*Data extract*.

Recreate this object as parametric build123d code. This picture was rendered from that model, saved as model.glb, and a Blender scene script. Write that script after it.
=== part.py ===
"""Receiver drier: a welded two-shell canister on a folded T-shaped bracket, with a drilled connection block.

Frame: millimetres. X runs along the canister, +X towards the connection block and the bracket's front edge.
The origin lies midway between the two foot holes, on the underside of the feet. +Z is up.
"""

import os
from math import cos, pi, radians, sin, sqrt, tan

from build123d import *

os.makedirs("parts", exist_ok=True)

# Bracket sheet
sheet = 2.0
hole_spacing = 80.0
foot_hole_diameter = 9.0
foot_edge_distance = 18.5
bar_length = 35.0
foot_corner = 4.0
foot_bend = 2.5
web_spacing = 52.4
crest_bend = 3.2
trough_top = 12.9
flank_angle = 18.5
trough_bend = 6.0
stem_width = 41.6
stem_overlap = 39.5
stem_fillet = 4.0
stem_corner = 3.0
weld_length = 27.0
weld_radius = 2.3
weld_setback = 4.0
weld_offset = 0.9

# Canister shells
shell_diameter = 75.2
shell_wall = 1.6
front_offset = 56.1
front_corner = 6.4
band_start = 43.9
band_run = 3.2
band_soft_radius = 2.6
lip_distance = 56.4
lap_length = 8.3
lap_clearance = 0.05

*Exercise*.
Print again each line of the listing above, exactly as it appears.

*The output*.
Recreate this object as parametric build123d code. This picture was rendered from that model, saved as model.glb, and a Blender scene script. Write that script after it.
=== part.py ===
"""Receiver drier: a welded two-shell canister on a folded T-shaped bracket, with a drilled connection block.

Frame: millimetres. X runs along the canister, +X towards the connection block and the bracket's front edge.
The origin lies midway between the two foot holes, on the underside of the feet. +Z is up.
"""

import os
from math import cos, pi, radians, sin, sqrt, tan

from build123d import *

os.makedirs("parts", exist_ok=True)

# Bracket sheet
sheet = 2.0
hole_spacing = 80.0
foot_hole_diameter = 9.0
foot_edge_distance = 18.5
bar_length = 35.0
foot_corner = 4.0
foot_bend = 2.5
web_spacing = 52.4
crest_bend = 3.2
trough_top = 12.9
flank_angle = 18.5
trough_bend = 6.0
stem_width = 41.6
stem_overlap = 39.5
stem_fillet = 4.0
stem_corner = 3.0
weld_length = 27.0
weld_radius = 2.3
weld_setback = 4.0
weld_offset = 0.9

# Canister shells
shell_diameter = 75.2
shell_wall = 1.6
front_offset = 56.1
front_corner = 6.4
band_start = 43.9
band_run = 3.2
band_soft_radius = 2.6
lip_distance = 56.4
lap_length = 8.3
lap_clearance = 0.05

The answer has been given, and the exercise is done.